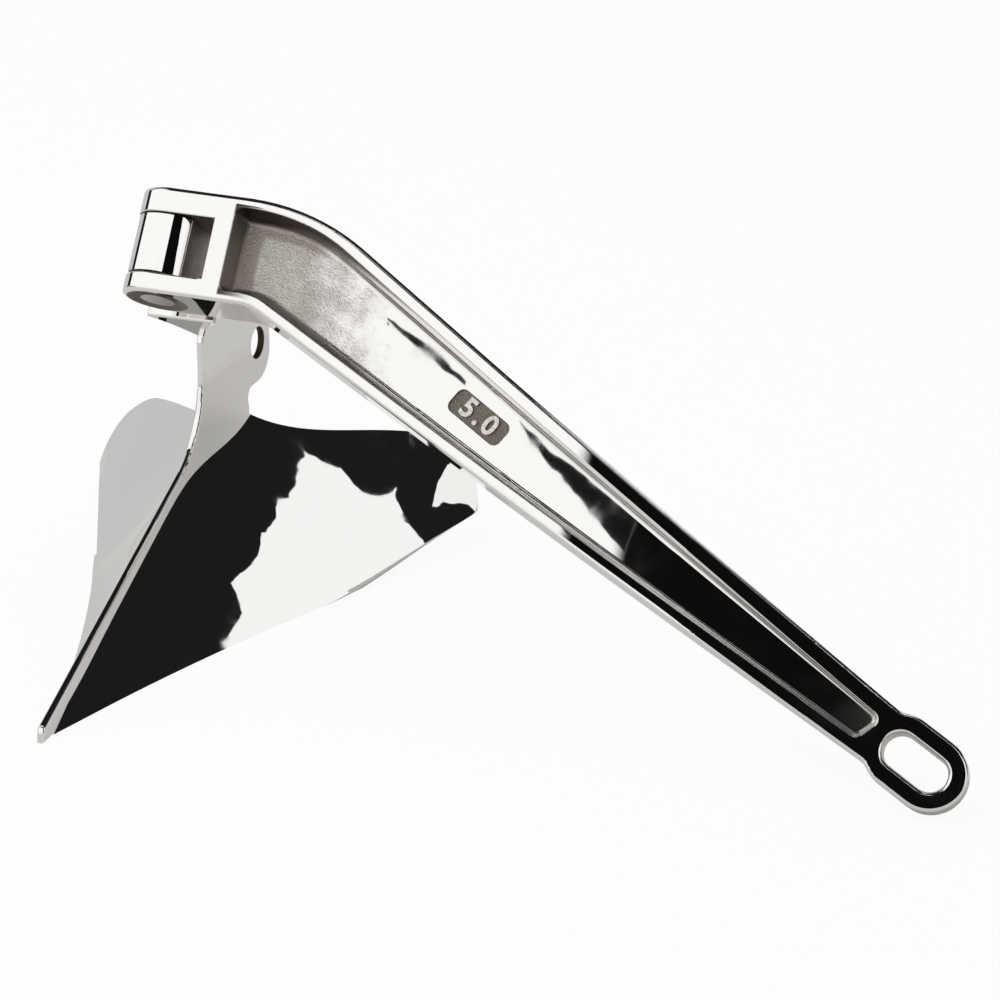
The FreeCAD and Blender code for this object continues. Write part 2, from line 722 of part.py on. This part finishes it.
def pin_direction():
    lean = math.radians(PIN_LEAN)
    return Vector(0, math.cos(lean), math.sin(lean))


def back_direction():
    lean = math.radians(PIN_LEAN)
    return Vector(0, math.sin(lean), -math.cos(lean))


def hinge_placement(swing):
    """Frame of the pin with its x axis swung back from the side by an angle in degrees."""
    turn = math.radians(swing)
    up = pin_direction()
    out = Vector(1, 0, 0) * math.cos(turn) + back_direction() * math.sin(turn)
    front = out.cross(up)
    matrix = FreeCAD.Matrix(out.x, up.x, front.x, 0,
                            out.y, up.y, front.y, HINGE_Y,
                            out.z, up.z, front.z, HINGE_Z,
                            0, 0, 0, 1)
    return FreeCAD.Placement(matrix)


def plough_hinge_placement():
    return hinge_placement(0.0)


def resting_swing():
    """Swing past square at which the eye ring lies on the floor."""
    lean = math.radians(PIN_LEAN)
    slant = math.radians(EYE_SLANT)
    far_arc = EYE_CENTRE + Vector(math.cos(slant), math.sin(slant), 0) * (EYE_ARC_SPACING / 2)
    radius = EYE_SLOT_WIDTH / 2 + EYE_RING_WIDTH
    turn = 0.0
    for _ in range(20):
        level = math.cos(lean) * math.cos(turn)
        drop = ((radius - ARM_EDGE_ROUND) * math.sqrt(1 - level ** 2)
                + (EYE_THICKNESS / 2 - ARM_EDGE_ROUND) * level + ARM_EDGE_ROUND)
        height = HINGE_Z + far_arc.y * math.sin(lean) - drop
        turn = math.asin(height / (far_arc.x * math.cos(lean)))
    return math.degrees(turn)


def build_parts():
    swing = hinge_placement(resting_swing())
    shank = build_shank()
    shank.Placement = swing
    pin = build_pin()
    pin.Placement = swing
    right = build_right_share()
    left = right.mirror(Vector(0, 0, 0), Vector(1, 0, 0))
    return {
        "shank": shank,
        "hinge_pin": pin,
        "horn": build_horn(),
        "right_share": right,
        "left_share": left,
    }


os.makedirs("parts", exist_ok=True)
parts = build_parts()
overall = FreeCAD.BoundBox()
for shape in parts.values():
    overall.add(shape.optimalBoundingBox(False, False))
foot = Vector(overall.Center.x, overall.Center.y, overall.ZMin)
for name, shape in parts.items():
    shape.translate(foot * -1.0)
    shape.exportStep("parts/" + name + ".step")
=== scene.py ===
import math

import bpy
from mathutils import Matrix, Vector


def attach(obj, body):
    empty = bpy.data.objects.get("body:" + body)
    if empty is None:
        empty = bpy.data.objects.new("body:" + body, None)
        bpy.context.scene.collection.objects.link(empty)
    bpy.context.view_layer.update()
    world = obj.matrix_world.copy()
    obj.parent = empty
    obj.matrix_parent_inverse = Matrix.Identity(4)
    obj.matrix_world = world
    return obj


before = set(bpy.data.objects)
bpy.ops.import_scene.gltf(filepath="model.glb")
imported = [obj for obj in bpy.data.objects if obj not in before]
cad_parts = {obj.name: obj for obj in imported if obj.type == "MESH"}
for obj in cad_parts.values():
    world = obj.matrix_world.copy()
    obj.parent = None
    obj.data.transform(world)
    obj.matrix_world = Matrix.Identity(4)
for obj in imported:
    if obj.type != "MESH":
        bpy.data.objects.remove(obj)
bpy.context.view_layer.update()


# Camera, at the photograph's viewing angle

SENSOR = 36.0
LENS = 126.0
SIGHT = 60.0
CAMERA_PLACE = (0.5745, -1.5485, 0.7682)
CAMERA_TURN = (67.691, 0.04, 19.777)


def place_camera():
    data = bpy.data.cameras.new("camera")
    data.sensor_width = SENSOR
    data.lens = LENS
    data.clip_end = SIGHT
    camera = bpy.data.objects.new("camera", data)
    camera.location = CAMERA_PLACE
    camera.rotation_euler = [math.radians(angle) for angle in CAMERA_TURN]
    bpy.context.scene.collection.objects.link(camera)
    bpy.context.scene.camera = camera


# Shader maths, written as expressions

class Socket:
    """A value, colour or vector in a node tree, on which Python's operators add nodes."""

    def __init__(self, nodes, socket):
        self.nodes = nodes
        self.socket = socket

    def __add__(self, other):
        return self.nodes.maths("ADD", self, other)

    def __radd__(self, other):
        return self.nodes.maths("ADD", other, self)

    def __sub__(self, other):
        return self.nodes.maths("SUBTRACT", self, other)

    def __rsub__(self, other):
        return self.nodes.maths("SUBTRACT", other, self)

    def __mul__(self, other):
        return self.nodes.maths("MULTIPLY", self, other)

    def __rmul__(self, other):
        return self.nodes.maths("MULTIPLY", other, self)

    def __pow__(self, other):
        return self.nodes.maths("POWER", self, other)

    def __rpow__(self, other):
        return self.nodes.maths("POWER", other, self)

    def __abs__(self):
        return self.nodes.maths("ABSOLUTE", self, 0)

    def part(self, axis):
        """X, Y or Z of a vector."""
        return self.nodes.output(axis, "ShaderNodeSeparateXYZ", {}, {"Vector": self})

    def clamped(self):
        """The value, held between zero and one."""
        return self.nodes.output(0, "ShaderNodeClamp", {}, {"Value": self})

    def soft_step(self, none, full):
        """Zero on one side of a range, one on the other, and an eased change between."""
        return self.nodes.output(0, "ShaderNodeMapRange", {"interpolation_type": "SMOOTHSTEP"},
                                 {"Value": self, "From Min": none, "From Max": full})


class Nodes:
    """Adds nodes to a tree, each from its type, its settings and what its sockets take."""

    def __init__(self, tree):
        self.tree = tree

    def fill(self, target, value):
        if isinstance(value, Socket):
            self.tree.links.new(value.socket, target)
        else:
            target.default_value = value

    def node(self, kind, settings=None, values=None):
        made = self.tree.nodes.new(kind)
        for name, setting in (settings or {}).items():
            setattr(made, name, setting)
        for name, value in (values or {}).items():
            self.fill(made.inputs[name], value)
        return made

    def output(self, which, kind, settings=None, values=None):
        """One output of a new node."""
        return Socket(self, self.node(kind, settings, values).outputs[which])

    def maths(self, operation, a, b):
        return self.output(0, "ShaderNodeMath", {"operation": operation}, {0: a, 1: b})

    def place(self):
        """Where a point is on the object."""
        return self.output("Object", "ShaderNodeTexCoord")

    def grain(self, at, scale, detail, roughness=0.5):
        return self.output("Fac", "ShaderNodeTexNoise", {},
                           {"Vector": at, "Scale": scale, "Detail": detail, "Roughness": roughness})

    def between(self, share, first, second):
        """The first colour where the share is zero, the second where it is one."""
        return self.output(2, "ShaderNodeMix", {"data_type": "RGBA"}, {"Factor": share, 6: first, 7: second})

    def blended(self, share, first, second):
        """Mix of two surfaces."""
        return self.output(0, "ShaderNodeMixShader", {}, {0: share, 1: first, 2: second})

    def bump(self, height, distance):
        return self.output(0, "ShaderNodeBump", {}, {"Height": height, "Distance": distance})

    def rays(self):
        """Whether the camera, a mirror or a clear body sends the ray."""
        path = self.node("ShaderNodeLightPath")
        return [Socket(self, path.outputs[kind])
                for kind in ("Is Camera Ray", "Is Glossy Ray", "Is Transmission Ray")]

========

PROBLEM TO SOLVE:
The required output is the exact run of lines from the beginning of the listing above to the line that contains "return Vector(0, math.sin(lean), -math.cos(lean))", inclusive of both.

RESPONSE BELOW:
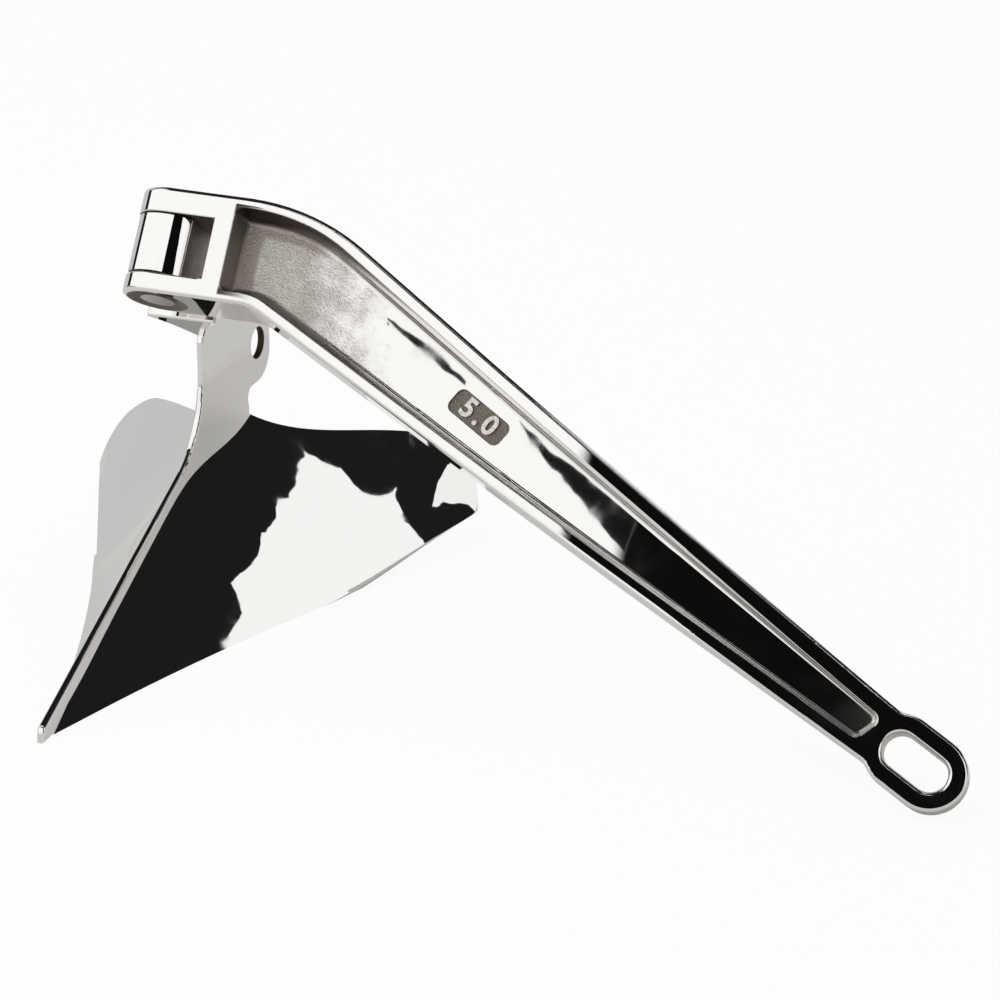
The FreeCAD and Blender code for this object continues. Write part 2, from line 722 of part.py on. This part finishes it.
def pin_direction():
    lean = math.radians(PIN_LEAN)
    return Vector(0, math.cos(lean), math.sin(lean))


def back_direction():
    lean = math.radians(PIN_LEAN)
    return Vector(0, math.sin(lean), -math.cos(lean))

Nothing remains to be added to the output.